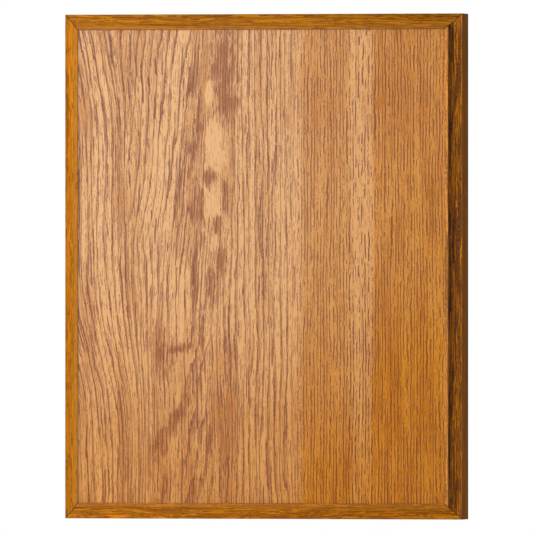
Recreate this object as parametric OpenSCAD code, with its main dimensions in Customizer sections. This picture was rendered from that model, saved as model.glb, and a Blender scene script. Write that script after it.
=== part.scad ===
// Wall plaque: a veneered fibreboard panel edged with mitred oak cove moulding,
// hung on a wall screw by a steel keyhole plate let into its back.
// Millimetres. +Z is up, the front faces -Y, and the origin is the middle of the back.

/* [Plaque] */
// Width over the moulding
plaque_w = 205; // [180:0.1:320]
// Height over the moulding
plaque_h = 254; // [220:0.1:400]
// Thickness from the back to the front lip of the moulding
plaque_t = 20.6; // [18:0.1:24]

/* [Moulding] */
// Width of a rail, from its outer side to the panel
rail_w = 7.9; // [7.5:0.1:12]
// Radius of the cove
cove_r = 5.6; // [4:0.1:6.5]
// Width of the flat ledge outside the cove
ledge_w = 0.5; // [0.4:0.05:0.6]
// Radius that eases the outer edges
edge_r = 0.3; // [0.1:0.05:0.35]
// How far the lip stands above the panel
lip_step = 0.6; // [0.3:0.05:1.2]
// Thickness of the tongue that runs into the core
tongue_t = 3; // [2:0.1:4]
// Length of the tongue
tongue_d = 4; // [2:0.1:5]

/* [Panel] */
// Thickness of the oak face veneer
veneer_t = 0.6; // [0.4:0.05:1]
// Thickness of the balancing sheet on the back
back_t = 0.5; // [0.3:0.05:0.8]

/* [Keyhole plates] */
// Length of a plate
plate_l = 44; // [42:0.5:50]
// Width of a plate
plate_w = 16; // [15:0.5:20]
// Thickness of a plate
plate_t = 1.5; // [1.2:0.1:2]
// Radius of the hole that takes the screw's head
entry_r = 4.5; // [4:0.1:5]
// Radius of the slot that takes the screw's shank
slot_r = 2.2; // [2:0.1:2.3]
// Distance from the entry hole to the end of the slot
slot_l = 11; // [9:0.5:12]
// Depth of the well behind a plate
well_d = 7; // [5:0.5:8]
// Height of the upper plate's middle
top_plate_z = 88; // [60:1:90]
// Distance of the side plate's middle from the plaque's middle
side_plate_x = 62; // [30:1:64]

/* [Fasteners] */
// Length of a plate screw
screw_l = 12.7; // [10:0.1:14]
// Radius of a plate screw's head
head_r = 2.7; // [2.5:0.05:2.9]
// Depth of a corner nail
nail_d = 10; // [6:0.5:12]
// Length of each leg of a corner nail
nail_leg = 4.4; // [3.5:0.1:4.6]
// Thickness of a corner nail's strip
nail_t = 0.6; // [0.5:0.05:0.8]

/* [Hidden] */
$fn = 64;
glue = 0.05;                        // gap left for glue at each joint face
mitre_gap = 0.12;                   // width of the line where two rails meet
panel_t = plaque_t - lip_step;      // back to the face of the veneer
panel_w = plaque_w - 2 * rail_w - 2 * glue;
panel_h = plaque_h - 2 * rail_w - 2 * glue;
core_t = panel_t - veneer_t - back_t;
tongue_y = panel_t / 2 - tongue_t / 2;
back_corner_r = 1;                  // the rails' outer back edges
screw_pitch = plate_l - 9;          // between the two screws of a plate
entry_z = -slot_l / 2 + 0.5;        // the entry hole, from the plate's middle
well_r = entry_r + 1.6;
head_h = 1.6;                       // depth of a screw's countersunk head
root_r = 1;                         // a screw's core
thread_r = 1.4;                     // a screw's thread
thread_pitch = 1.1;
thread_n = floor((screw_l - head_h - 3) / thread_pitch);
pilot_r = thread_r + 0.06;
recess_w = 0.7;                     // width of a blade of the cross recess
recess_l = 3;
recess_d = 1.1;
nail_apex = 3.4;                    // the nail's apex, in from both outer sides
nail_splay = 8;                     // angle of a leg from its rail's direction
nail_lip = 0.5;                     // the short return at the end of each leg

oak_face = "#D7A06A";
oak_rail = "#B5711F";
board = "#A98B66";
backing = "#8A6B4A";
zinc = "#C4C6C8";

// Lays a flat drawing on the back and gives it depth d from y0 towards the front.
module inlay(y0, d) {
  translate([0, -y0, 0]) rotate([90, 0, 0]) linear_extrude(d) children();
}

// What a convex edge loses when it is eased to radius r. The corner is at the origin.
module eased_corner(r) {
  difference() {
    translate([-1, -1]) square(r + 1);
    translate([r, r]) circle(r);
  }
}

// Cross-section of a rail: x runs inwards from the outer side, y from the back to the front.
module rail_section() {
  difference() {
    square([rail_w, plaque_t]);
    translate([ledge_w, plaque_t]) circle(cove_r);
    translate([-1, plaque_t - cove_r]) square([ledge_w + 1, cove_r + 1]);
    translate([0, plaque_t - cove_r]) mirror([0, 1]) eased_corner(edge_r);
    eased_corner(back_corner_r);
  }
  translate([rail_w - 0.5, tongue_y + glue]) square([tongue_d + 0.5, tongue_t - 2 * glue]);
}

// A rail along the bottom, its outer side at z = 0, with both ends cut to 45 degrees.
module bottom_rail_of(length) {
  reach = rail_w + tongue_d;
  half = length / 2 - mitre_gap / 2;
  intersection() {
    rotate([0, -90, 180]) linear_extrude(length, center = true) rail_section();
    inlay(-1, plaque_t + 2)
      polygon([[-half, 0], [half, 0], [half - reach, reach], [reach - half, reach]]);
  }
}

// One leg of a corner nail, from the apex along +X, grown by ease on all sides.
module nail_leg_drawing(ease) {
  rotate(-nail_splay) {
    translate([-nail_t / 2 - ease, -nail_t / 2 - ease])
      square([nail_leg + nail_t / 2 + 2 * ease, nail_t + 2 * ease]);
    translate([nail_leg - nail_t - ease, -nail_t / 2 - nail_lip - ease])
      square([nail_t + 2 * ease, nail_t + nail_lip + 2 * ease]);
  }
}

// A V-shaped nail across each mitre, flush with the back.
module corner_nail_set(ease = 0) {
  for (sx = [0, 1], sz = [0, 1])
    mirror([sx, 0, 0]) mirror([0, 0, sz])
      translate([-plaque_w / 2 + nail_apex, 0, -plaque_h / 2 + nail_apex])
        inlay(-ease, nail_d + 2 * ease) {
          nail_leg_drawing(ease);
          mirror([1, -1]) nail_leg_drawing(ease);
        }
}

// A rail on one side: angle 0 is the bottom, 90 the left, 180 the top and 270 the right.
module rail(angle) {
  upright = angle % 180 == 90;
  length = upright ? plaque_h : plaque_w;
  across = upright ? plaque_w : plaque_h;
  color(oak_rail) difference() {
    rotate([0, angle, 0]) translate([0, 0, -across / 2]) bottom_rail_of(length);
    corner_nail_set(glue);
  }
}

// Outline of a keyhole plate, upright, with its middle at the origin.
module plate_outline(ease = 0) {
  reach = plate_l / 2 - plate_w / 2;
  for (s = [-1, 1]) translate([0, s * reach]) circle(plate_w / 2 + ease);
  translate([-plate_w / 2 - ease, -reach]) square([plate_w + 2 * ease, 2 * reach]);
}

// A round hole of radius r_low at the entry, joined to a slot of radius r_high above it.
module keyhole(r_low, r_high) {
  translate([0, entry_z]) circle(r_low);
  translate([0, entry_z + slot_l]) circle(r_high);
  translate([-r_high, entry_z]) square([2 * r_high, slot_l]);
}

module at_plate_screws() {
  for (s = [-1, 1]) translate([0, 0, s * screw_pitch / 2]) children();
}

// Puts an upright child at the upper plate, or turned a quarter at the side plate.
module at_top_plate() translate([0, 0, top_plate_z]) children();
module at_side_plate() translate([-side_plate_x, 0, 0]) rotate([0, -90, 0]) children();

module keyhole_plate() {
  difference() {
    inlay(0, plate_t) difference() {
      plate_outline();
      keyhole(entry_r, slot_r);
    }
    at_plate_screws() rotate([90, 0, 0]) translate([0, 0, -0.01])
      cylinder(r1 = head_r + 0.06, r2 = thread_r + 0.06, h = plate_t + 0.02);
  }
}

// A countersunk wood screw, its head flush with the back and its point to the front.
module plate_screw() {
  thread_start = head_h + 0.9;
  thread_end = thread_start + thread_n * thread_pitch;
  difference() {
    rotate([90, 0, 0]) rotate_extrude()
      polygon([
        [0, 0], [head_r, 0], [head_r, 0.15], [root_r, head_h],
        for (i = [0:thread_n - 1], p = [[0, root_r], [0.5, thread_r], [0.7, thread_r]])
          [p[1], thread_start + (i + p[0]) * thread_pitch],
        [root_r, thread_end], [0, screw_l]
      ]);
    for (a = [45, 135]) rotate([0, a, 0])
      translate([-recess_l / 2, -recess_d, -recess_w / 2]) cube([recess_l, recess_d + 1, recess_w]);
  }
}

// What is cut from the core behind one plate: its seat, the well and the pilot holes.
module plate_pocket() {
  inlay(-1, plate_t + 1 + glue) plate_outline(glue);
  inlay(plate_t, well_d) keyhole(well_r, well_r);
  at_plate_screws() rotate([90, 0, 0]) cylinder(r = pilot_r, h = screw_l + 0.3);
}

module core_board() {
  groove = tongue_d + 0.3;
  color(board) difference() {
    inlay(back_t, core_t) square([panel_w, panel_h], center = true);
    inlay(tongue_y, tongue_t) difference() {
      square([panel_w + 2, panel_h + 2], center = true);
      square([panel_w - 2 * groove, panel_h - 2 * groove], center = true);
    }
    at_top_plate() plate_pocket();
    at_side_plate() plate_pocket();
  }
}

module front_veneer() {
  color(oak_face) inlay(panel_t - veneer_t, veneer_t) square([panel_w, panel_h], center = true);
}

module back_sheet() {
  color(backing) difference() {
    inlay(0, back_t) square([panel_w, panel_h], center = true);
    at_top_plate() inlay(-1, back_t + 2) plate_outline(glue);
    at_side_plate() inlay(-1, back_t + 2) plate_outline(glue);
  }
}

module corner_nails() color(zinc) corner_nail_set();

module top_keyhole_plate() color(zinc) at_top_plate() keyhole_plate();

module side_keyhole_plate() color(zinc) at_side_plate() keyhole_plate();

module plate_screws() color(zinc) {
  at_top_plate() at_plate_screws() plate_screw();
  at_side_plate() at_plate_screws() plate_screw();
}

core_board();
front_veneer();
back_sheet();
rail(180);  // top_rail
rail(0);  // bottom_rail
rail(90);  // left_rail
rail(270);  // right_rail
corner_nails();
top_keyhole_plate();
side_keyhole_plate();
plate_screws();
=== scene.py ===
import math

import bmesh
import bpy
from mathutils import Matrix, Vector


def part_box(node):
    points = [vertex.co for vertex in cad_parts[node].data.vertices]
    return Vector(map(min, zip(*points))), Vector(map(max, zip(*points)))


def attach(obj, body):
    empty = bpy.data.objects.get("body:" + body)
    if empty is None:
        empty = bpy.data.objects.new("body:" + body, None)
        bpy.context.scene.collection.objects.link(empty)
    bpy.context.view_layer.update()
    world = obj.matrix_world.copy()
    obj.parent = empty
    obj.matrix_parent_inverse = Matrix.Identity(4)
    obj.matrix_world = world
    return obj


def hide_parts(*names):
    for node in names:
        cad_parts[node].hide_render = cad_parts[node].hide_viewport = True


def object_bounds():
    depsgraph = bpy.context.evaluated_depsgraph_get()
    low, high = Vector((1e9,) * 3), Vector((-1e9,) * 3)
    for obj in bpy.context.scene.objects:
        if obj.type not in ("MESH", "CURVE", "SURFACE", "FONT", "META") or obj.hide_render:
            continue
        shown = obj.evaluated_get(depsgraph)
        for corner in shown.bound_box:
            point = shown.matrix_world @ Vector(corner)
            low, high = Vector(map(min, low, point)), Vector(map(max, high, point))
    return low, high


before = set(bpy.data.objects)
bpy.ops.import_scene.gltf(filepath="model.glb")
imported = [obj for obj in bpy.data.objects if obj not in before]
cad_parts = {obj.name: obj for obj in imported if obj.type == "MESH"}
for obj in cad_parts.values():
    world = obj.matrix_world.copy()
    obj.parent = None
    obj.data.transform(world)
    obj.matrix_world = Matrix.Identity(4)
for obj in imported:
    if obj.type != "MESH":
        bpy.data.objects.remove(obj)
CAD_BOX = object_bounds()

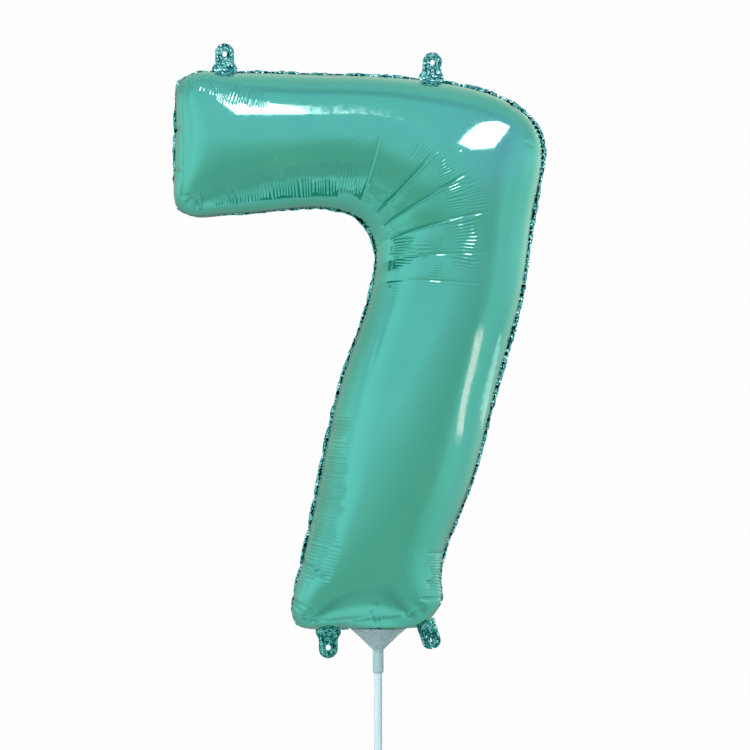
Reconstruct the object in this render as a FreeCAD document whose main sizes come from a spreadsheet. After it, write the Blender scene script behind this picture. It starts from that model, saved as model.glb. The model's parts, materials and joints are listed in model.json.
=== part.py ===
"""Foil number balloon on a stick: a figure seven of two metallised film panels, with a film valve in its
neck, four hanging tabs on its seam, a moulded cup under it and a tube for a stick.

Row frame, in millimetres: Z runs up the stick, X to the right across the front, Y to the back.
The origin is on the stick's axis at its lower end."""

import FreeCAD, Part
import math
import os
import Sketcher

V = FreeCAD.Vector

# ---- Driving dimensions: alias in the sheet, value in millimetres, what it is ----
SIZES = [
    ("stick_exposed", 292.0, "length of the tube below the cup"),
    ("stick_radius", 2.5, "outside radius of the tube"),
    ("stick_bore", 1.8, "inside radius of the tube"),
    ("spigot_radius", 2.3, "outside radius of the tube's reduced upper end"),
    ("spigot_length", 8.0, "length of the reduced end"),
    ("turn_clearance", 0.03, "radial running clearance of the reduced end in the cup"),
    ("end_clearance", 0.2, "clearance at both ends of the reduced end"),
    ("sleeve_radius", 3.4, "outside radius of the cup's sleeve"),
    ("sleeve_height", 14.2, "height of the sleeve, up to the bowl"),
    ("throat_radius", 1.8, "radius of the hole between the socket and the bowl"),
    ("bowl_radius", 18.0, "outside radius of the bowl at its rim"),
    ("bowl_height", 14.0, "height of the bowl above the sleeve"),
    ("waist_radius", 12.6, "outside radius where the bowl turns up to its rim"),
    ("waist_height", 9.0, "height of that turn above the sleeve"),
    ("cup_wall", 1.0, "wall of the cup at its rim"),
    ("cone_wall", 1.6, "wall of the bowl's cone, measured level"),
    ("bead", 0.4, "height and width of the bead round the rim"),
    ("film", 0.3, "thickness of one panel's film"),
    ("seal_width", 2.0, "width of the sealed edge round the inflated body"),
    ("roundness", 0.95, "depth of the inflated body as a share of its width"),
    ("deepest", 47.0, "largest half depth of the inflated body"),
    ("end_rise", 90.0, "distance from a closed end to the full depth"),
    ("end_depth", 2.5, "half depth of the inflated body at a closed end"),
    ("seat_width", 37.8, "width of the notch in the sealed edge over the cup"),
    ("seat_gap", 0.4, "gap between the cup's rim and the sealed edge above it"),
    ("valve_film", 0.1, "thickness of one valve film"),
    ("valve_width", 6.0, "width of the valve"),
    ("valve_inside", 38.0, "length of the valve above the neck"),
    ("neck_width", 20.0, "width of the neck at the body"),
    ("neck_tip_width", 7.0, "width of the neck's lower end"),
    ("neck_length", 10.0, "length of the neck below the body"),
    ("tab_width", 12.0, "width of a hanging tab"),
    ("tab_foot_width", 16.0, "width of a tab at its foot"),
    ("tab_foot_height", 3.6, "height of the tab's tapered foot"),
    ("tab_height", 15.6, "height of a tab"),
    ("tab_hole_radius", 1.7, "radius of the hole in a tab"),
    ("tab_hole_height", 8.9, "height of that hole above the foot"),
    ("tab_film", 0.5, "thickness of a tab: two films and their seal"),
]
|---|
- [What is required]:
Of the lines above, extract only those from the line with "module side_keyhole_plate() color(zinc)" to the line with "cad_parts[node].hide_render = cad_parts[node].hide_viewport", both included, exactly as written.

- [Task output]:
module side_keyhole_plate() color(zinc) at_side_plate() keyhole_plate();

module plate_screws() color(zinc) {
  at_top_plate() at_plate_screws() plate_screw();
  at_side_plate() at_plate_screws() plate_screw();
}

core_board();
front_veneer();
back_sheet();
rail(180);  // top_rail
rail(0);  // bottom_rail
rail(90);  // left_rail
rail(270);  // right_rail
corner_nails();
top_keyhole_plate();
side_keyhole_plate();
plate_screws();
=== scene.py ===
import math

import bmesh
import bpy
from mathutils import Matrix, Vector


def part_box(node):
    points = [vertex.co for vertex in cad_parts[node].data.vertices]
    return Vector(map(min, zip(*points))), Vector(map(max, zip(*points)))


def attach(obj, body):
    empty = bpy.data.objects.get("body:" + body)
    if empty is None:
        empty = bpy.data.objects.new("body:" + body, None)
        bpy.context.scene.collection.objects.link(empty)
    bpy.context.view_layer.update()
    world = obj.matrix_world.copy()
    obj.parent = empty
    obj.matrix_parent_inverse = Matrix.Identity(4)
    obj.matrix_world = world
    return obj


def hide_parts(*names):
    for node in names:
        cad_parts[node].hide_render = cad_parts[node].hide_viewport = True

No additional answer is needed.